Agapito Barreto, depois de ligeira tosse protocolar, vira-se calculadamente para Charles Calixto:

- Tinha jurado a mim mesmo, oh Charles, que não voltaria a dizer mais nada para as NV, mas, tal como se diz em Direito Internacional, rebus sic standibus... Está preparado?

E foi então que ocorreu a cena inesperada.

Como se tivessem treinado por várias noites a fio, os dois diplomatas começaram a recitar afinadamente um texto, no jeito de dupla acabada dos jograis que, até àquele momento, eu apenas conhecera com total e original pureza no Itamaraty e de forma grosseiramente imitada no Quai d’Orsay.
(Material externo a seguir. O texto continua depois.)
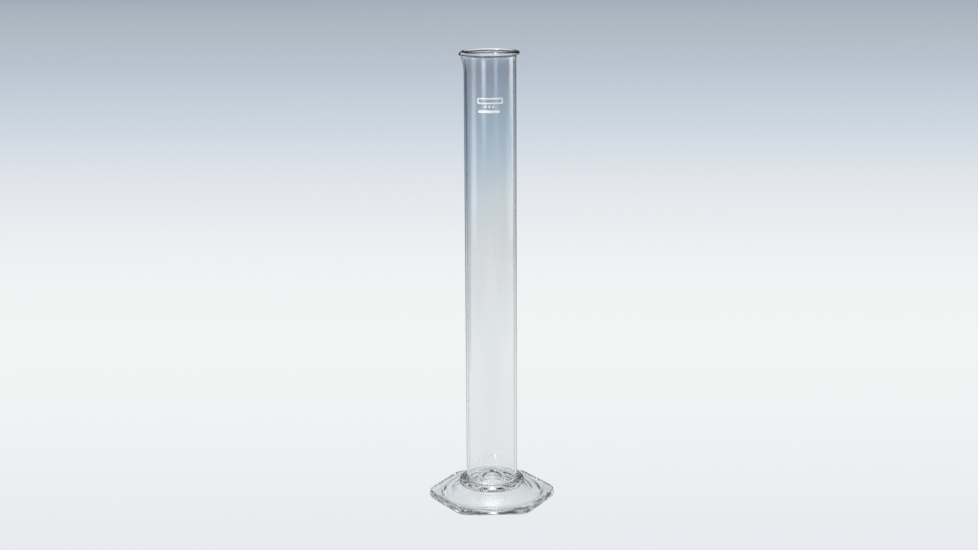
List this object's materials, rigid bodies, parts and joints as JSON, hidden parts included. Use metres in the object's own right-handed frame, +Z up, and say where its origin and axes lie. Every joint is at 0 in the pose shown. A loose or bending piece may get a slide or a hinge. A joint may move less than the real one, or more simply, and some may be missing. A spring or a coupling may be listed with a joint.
{
  "type": "glass cylinder jar",
  "caption": "Tall clear glass laboratory cylinder with a beaded pouring rim, a domed bottom, a sealing collar and a hexagonal foot.",
  "frame": {"origin": "centre of the foot's contact plane, on the tube's axis", "axes": "+Z up along the tube's axis, -X towards the pouring spout, -Y the side with the white marking"},
  "size_m": [0.1002, 0.0914, 0.356],
  "materials": {
    "tube_glass": "clear drawn borosilicate glass, polished",
    "rim_glass": "clear flame-polished glass",
    "floor_glass": "clear flame-worked glass",
    "collar_glass": "clear flame-worked glass, slightly uneven",
    "foot_glass": "clear pressed glass with a faint green-grey cast at its edges",
    "white_enamel": "fired white enamel, opaque, satin"
  },
  "bodies": {
    "root": {"glass_tube": "tube_glass", "pouring_rim": "rim_glass", "tube_floor": "floor_glass", "sealing_collar": "collar_glass", "hexagonal_foot": "foot_glass", "enamel_frame": "white_enamel", "enamel_dot_left": "white_enamel", "enamel_dot_middle": "white_enamel", "enamel_dot_right": "white_enamel", "enamel_bar": "white_enamel"}
  },
  "joints": []
}
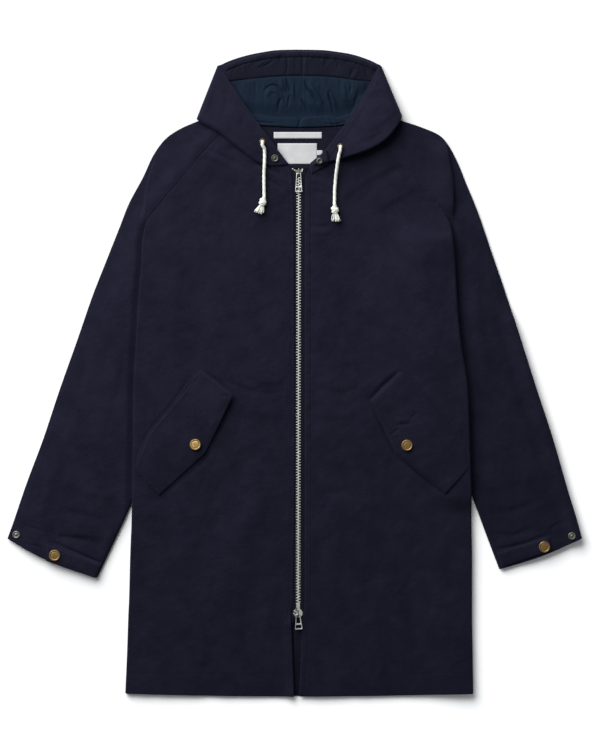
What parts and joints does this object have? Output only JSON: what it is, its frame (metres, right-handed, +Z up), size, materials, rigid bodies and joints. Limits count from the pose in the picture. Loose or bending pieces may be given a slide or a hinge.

Eis o que recitaram, com voz grossa de homens a ecoar na calmeza daquele espaço sem cor:

(Os dois) - A gestão dos recursos humanos...
(Calixto) - ...da Casa.
(Agapito) - Quem é o seu responsável?
(Os dois) - O Director do Departamento de Administração ?
(Calixto) - O Secretário Geral?
(Agapito) - A Ministra?
(Os dois) - Qualquer que seja a resposta...
(Calixto) - ... é espantoso...
(Os dois) - ... o amadorismo vigente numa área que hoje...
(Agapito) - ... em qualquer organização média...
(Calixto) - ... não pode ser gerida sem recurso às mais modernas técnicas de gestão.
(Os dois) - Nesse campo
(Calixto) - e, possivelmente, noutros...
(Os dois) - o MNE
(Calixto) - continua ao nível
(Os dois) - de uma paróquia rural portuguesa do sec. XVIII
(Agapito) - com o tradicional e descarado
(Calixto) caciquismo
(Agapito) - e favoritismo incluído...
(Os dois) - Demonstram-no,
(Calixto) - as sempre difícies relações com o STDCE,
(Agapito) - as relações amarelas - em sentido sindical - com a ASDP,
(Calixto) - a decisão de
(Os dois) - abrir um concurso de ingresso
(Agapito) - de novos diplomatas
(Os dois) - quando a Casa se espreme inteira
(Calixto) - para inventar ocupações ridículas
(Agapito) - para toda uma série de diplomatas
(Calixto) - sub-aproveitados
(Os dois) - ou, mesmo,
(Agapito) - mandados para casa
(Calixto) - à espera
(Os dois) - de ter qualquer coisa para fazer...
(Calixto) – Enfim...
(Agapito) - ... acabamos também...
(Os dois) - ... por partilhar do cepticismo de Notas Verbais.

Estupefacto, completamente estupefacto com este inesperado recital de jograis nos Claustros das Necessidades, eu, modesto pensador pré-socrático da Ásia Menor e privilegiado espectador único deste recital, comecei a aplaudir, tinha que aplaudir, senti-me na obrigação cívica de bater palmas infringindo todas as regras da paróquia. As instituições em Portugal dão vontade de rir, diria Sampaio quando funciona.